- Interactive map of Cape Canaveral National Cemetery

Details
- Established: November 20, 2015
- Location: 5525 U.S. Highway 1, North Mims, Florida 32754
- Country: United States
- Coordinates: 28°45′33″N 80°51′48″W﻿ / ﻿28.75917°N 80.86333°W
- Type: United States National Cemetery
- Owned by: U.S. Department of Veterans Affairs
- Size: 318 acres (129 ha)
- No. of graves: 17,000+
- Website: Official
- Find a Grave: Cape Canaveral National Cemetery

= Cape Canaveral National Cemetery =

Veterans cemetery in Brevard County, Florida

Cape Canaveral National Cemetery is a United States National Cemetery located near the Census designated place of Mims, Florida in Brevard County.
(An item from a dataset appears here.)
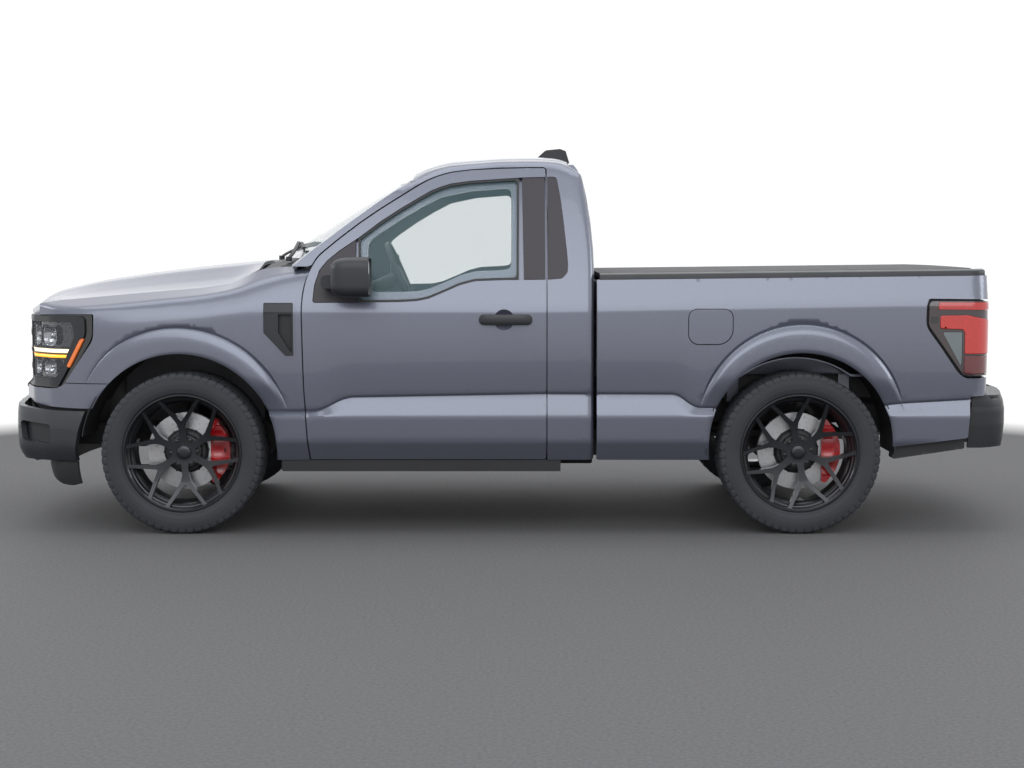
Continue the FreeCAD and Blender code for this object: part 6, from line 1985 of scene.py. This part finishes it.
class TRUCK_OT_screen(bpy.types.Operator):
    """Lay in the screen with its dark band, the cowl and both wipers"""
    bl_idname = "truck.screen"
    bl_label = "Screen and cowl"

    def execute(self, context):
        ring = outline([(-0.698, 0.0, 0.03), (0.698, 0.0, 0.03), (0.698, 0.796, 0.04),
                        (-0.698, 0.796, 0.04)], 0.025)
        piece_from("screen", walled(ring, (), (), (0.045, 0.045), screen_point, inward(screen_point, 0.006)),
                   "glass", "truck",
                   ("cab_glass",), 0.0008)
        piece_from("screen_band", walled(ring,
                                         [outline([(-0.655, 0.07, 0.05), (0.655, 0.07, 0.05),
                                                   (0.648, 0.73, 0.06), (-0.648, 0.73, 0.06)], 0.025)], (),
                                         (0.045, 0.045), inward(screen_point, 0.0062),
                                         inward(screen_point, 0.008)),
                   "gloss_black", "truck", (), 0.0)
        y = np.linspace(-0.8, 0.8, 90)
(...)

It encompasses 318 acre, and began interments on January 12, 2016.

== Site status ==
The land was purchased for $2.1 million during July 2012 by the Veterans Administration.
Initial construction provided approximately 17,000 gravesites for both casket and cremation interments. The site has a distinguished front entrance on U.S. Route 1, a public information center with restrooms and an electronic gravesite locator. Other features include a memorial wall with ossuary and walkway, committal shelters for inclement weather and an assembly area surrounding the flagpoles. In the rear there are administration and maintenance buildings for facility employees. Other infrastructure includes paved roads, parking lots, landscaping, irrigation and underground utilities. The cemetery was dedicated on November 20, 2015.